Le 17 octobre, après avoir effectué le deuxième vol spatial habité de l’histoire du pays, les deux taïkonautes chinois sont rentrés sur Terre en atterrissant dans les steppes de Mongolie-Intérieure. Selon les déclarations de Pékin, cette mission représentait un tremplin pour l’envoi d’un homme sur la Lune. C’était aussi un signe de la grande – pour ne pas dire démesurée – ambition de la Chine de devenir une puissance mondiale. Annoncée à grand renfort de publicité dans les médias d’Etat, la présence de graines dans la capsule était une autre marque de cette ambition. Car la Chine possède le plus vaste, et peut-être l’unique, programme mondial de mutation de plantes dans l’espace destiné à améliorer le rendement des récoltes.
Le menu du Land Spring Garden est le fruit de ce programme : les premiers légumes issus de ces mutations ont été mis en vente cette année. Le projet a été lancé en 1987, quand il s’est avéré que les premières graines emportées dans l’espace et exposées au rayonnement fossile de la galaxie sous une gravité zéro subissaient une série de mutations. Depuis lors, des engins spatiaux transportent des centaines de graines de différent type. Les plus prometteuses sont cultivées pendant quatre ans, donnant de “supervariétés”.
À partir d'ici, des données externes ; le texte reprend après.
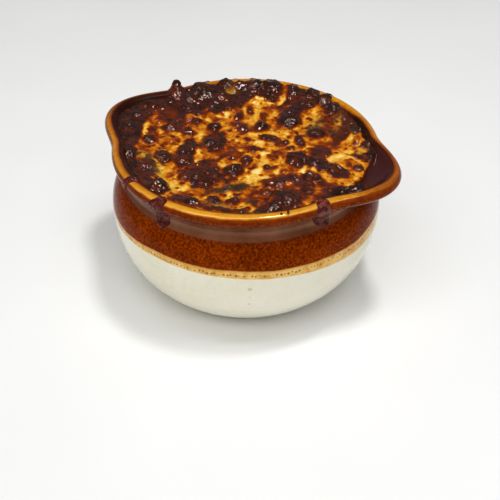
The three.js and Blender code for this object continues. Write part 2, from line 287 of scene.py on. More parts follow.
def inner_wall(height, bearing):
    """Radius of the crock's inside at a height, for heights from the soup up to the crest."""
    section = inside_profile()[:14]
    radii = np.array([p[0] for p in section] + [ROLL_CENTRE[0]])
    heights = np.array([p[1] for p in section] + [RIM_HEIGHT])
    order = np.argsort(heights)
    radius = np.interp(height, heights[order], radii[order])
    return radius + ear_growth(bearing) * smooth(*EAR_INSIDE, height)


def wall_height(radius, bearing):
    """Height at which the crock's inside reaches a radius, the other way round from inner_wall."""
    height = np.full(np.shape(radius), CRUST_BOTTOM)
    for level in np.arange(CRUST_BOTTOM, RIM_HEIGHT, 0.1):
        height = np.where(inner_wall(level, bearing) < radius, level, height)
    return height


def free_edge(bearing):
    """Plan radius at which the cheese ends freely in the +X ear, with its lobes."""
    radius = FREE_EDGE + 0.5 * np.sin(9 * bearing) + 0.35 * np.sin(23 * bearing)
    for middle, spread, reach in EDGE_LOBES:
        radius = radius + reach * np.exp(-(((np.degrees(bearing) - middle) / spread) ** 2))
    return radius


# ---- Crust form: rows of place, radius and height, in millimetres ----
BLISTERS = [
    (7, 30.5, 6.4, 3.0), (23.5, 26, 4.3, 2.3), (44, 28, 3.5, 1.6), (51.3, 29.5, 3.2, 1.8),
    (39, 37.5, 3.7, 1.4), (-2, 18.8, 4.3, 2.2), (-22.3, 7.5, 3.8, 1.9), (-11, 13.8, 4.4, 1.2),
    (-17.5, 22.5, 3.2, 1.0), (-15.2, 30.5, 2.6, 0.9), (-8.4, 34.8, 2.3, 0.8), (-7, 29.5, 2.7, 0.8),
    (5.8, 11.5, 4.2, 1.0), (14.3, 11.9, 2.3, 0.8), (19, 17.5, 3.2, 1.2), (25, 3, 5.8, 1.6),
    (34, 4.3, 4.3, 1.8), (43, 3.5, 4.4, 1.1), (36.9, -7.6, 2.8, 1.8), (41.3, -8, 2.8, 1.8),
    (5.2, -20.8, 4.8, 2.4), (17.3, -11.2, 2.4, 1.0), (6.3, -10.5, 3.5, 1.0), (-2, -9.5, 4.0, 0.9),
    (-14.5, -5, 6.4, 1.5), (-21.5, -15, 5.8, 1.6), (-18.5, -25, 4.4, 1.6), (-3, -32, 7.2, 2.2),
    (-11.3, -37, 3.3, 1.6), (36.5, -28.5, 7.2, 2.8), (35.5, -38, 5.0, 2.0), (17.7, -41.7, 3.3, 1.6),
    (24.5, -38, 2.5, 0.8), (25.6, -45, 2.3, 0.8), (-17, -48.5, 5.4, 2.2), (2.8, -51.5, 3.6, 1.6),
    (-29.5, -27, 4.2, 1.6), (-30.5, -36.3, 3.0, 1.5), (-43.5, -34, 4.3, 2.3), (-31, -3.3, 3.2, 1.6),
    (-34.3, 0.5, 2.5, 1.3), (-40.5, -3, 3.8, 1.4), (-35, -12.5, 4.4, 1.1), (-43.5, -13, 2.7, 1.1),
    (-43.5, -18.5, 3.0, 1.1), (-32, 7, 2.8, 1.3), (-37.2, 8.4, 3.5, 1.8), (25.5, -20, 4.8, 1.3),
    (27, -28.4, 3.0, 1.2), (10, -45, 3.6, 1.1), (5, -1.2, 3.7, 1.0), (15.2, -1.7, 2.9, 0.8),
    (59.8, -9.2, 4.2, 2.6), (63.2, -5.6, 4.3, 3.2), (55.6, -13, 4.2, 2.4), (55.3, 22, 3.5, 1.7),
    (-47, 22, 4.0, 1.4), (-43, 16.5, 3.6, 1.3), (-34, 13.5, 3.0, 1.2), (-30, 16, 2.4, 1.2),
    (-24, 27.5, 3.6, 1.2), (-18.5, 38.5, 2.8, 1.1), (7.3, 48, 3.2, 1.4), (8, 43.5, 2.6, 1.0),
    (-49, 31, 5.0, 1.3), (-36, 33, 5.0, 0.9),
]
RIM_LUMPS = [
    (21, 51, 3.6, 1.0), (14, 54.5, 4.8, 1.9), (6, 56.5, 4.6, 2.0), (-6, 57, 4.4, 1.7), (-16, 54, 5.0, 2.2),
    (-24, 51, 4.8, 2.3), (-31, 47, 3.6, 1.4), (-37, 43.5, 4.8, 2.4), (-46, 34, 4.6, 2.1),
    (-41, 31, 4.0, 1.4), (-60, 8, 4.4, 1.8), (-62, -3, 4.0, 1.4), (-58, -15, 4.4, 1.4),
]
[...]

“Ces expériences montrent que la teneur en vitamines des légumes issus de graines ayant muté dans l’espace est 281,5 fois supérieure à celle des légumes ordinaires”, ont annoncé les médias d’Etat avec leur habituelle précision. Les résultats les plus encourageants ont été obtenus avec les aubergines, les poivrons verts et les tomates. Les aubergines ont pratiquement la taille d’un ballon de foot, les tomates ont un rendement plus élevé et les poivrons ont davantage de goût. L’expérience s’est également révélée concluante avec des céréales comme le riz et le blé.
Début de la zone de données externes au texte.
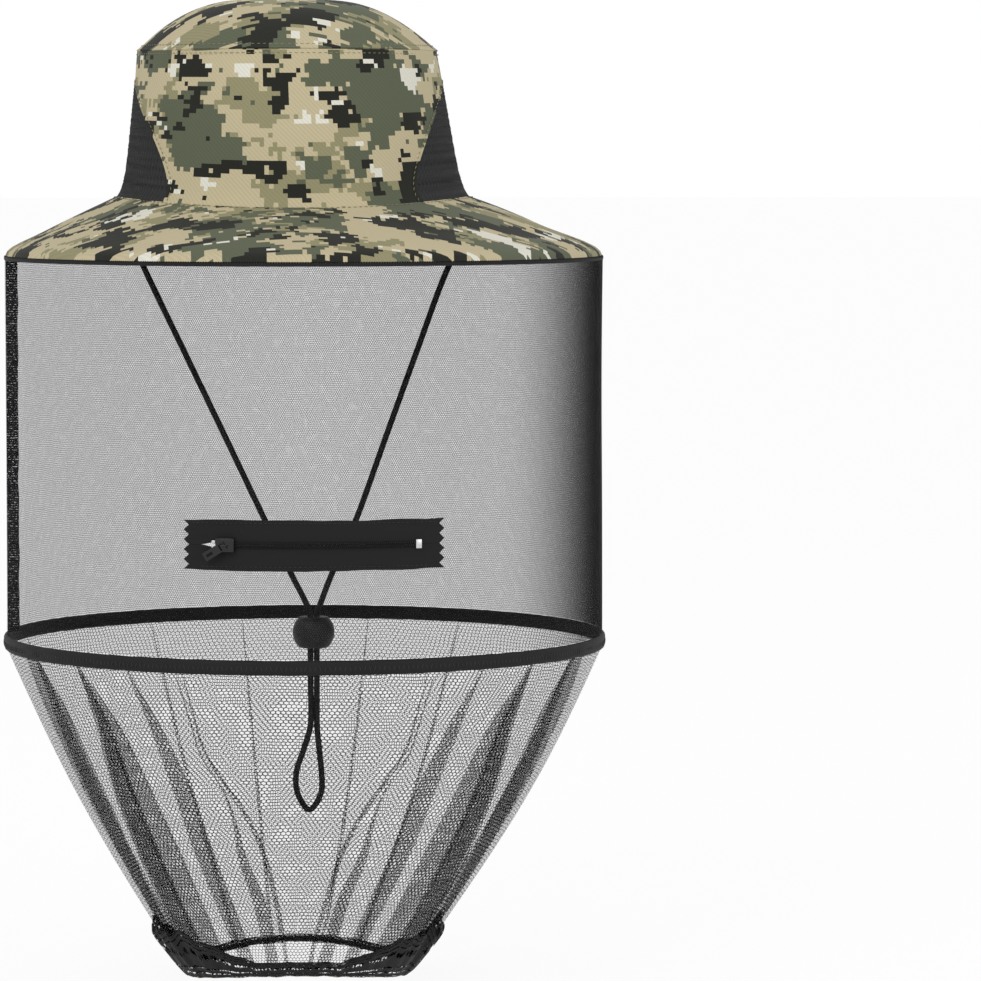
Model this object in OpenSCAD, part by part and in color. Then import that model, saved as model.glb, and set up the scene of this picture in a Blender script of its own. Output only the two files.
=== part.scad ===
// Beekeeping veil: a brimmed hat with a round net wall, a hoop and a gathered neck skirt.
// Origin: centre of the head opening, at the seam between crown and brim. +Z up, front to -Y.

/* [Hat] */
// Outside diameter of the crown at the brim seam
crown_d = 194; // [160:1:240]
// Outside diameter of the crown at the top seam
crown_top_d = 165; // [120:1:190]
// Height of the crown wall
crown_h = 82; // [70:1:120]
// Rise of the top panel above its seam
dome_h = 29; // [8:1:50]
// How far the foot of the crown flares outwards
crown_flare = 3.5; // [0:0.5:8]
// Thickness of the crown cloth with its facing
crown_cloth = 1.6; // [0.8:0.1:3]
// Height of the sweatband
sweatband_h = 32; // [15:1:50]
// Thickness of the sweatband
sweatband_t = 1.8; // [0.8:0.1:4]

/* [Vents] */
// Width of a side vent at the brim seam
vent_foot_w = 134; // [60:1:150]
// Height of a side vent
vent_h = 66; // [30:1:68]
// Roundness of a vent's arch, from a triangle at 1 to an ellipse at 2
vent_round = 1.5; // [1.2:0.1:2]

/* [Brim] */
// Diameter of the brim and of the net wall below it
brim_d = 330; // [290:1:400]
// Drop from the crown seam to the bottom of the brim's edge
brim_drop = 32.6; // [14:0.2:45]
// Thickness of the brim's top cloth
brim_cloth = 0.8; // [0.5:0.1:1.2]
// Thickness of the stiffener inside the brim
interlining_t = 1; // [0.5:0.1:1.6]
// Thickness of the brim's lining
lining_t = 0.6; // [0.4:0.1:1.2]
// Height of the binding round the brim's edge
edge_h = 2.4; // [2:0.1:5]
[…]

“Les modifications sont infimes : la différence génétique utile est de 3 %”, précise le Pr Liu Luxiang, de l’Académie chinoise d’agronomie. “C’est après trois ou quatre générations cultivées sur plusieurs années qu’on obtient une plante stable. Il ne faut pas croire qu’un voyage dans l’espace suffit.” Ce professeur écarte l’idée que l’irradiation de denrées alimentaires puisse être dangereuse. “On ne fait qu’accélérer l’évolution naturelle”, dit-il. N’hésitant pas à tester lui-même ces aliments de l’espace, il ajoute : “J’ai surtout mangé des poivrons. Ils ne sont pas très beaux – ils sont tout ridés –, mais ils sont croquants et sucrés.” Les scientifiques occidentaux n’en restent pas moins sceptiques, soulignant qu’on obtiendrait le même effet en irradiant ces graines sur Terre, mais que les consommateurs hostiles aux OGM s’y opposeraient.
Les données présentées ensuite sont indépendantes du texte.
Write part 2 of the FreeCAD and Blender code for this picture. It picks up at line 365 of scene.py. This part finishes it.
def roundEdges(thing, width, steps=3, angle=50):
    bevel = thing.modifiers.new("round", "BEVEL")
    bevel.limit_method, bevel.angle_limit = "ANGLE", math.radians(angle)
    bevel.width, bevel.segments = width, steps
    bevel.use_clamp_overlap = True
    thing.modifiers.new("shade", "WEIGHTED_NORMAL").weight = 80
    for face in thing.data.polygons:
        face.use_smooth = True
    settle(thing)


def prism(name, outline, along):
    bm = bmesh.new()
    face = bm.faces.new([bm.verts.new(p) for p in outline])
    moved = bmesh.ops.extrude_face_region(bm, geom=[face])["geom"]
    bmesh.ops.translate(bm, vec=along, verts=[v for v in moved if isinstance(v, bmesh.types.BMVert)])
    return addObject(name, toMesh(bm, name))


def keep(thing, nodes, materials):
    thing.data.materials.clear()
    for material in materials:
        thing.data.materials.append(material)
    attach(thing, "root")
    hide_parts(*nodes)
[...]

Les responsables de la ferme où s’approvisionne le Land Spring Garden espèrent produire à plein régime d’ici aux Jeux olympiques de 2008. “Nous cultivons trente variétés de légumes et même des fleurs”, se flatte Zhang Hongxiang, qui tient dans ses mains une calebasse de 1,5 m de long, également appelée “courge spaghetti”. Selon lui, le principal avantage de ces légumes n’est pas tant la taille que le rendement et le goût. Une femme du nom de Huang Yumei confirme cette opinion. “Je vous avertis, ils sont extrêmement épicés”, lance-t-elle en triant un tas de piments rouges.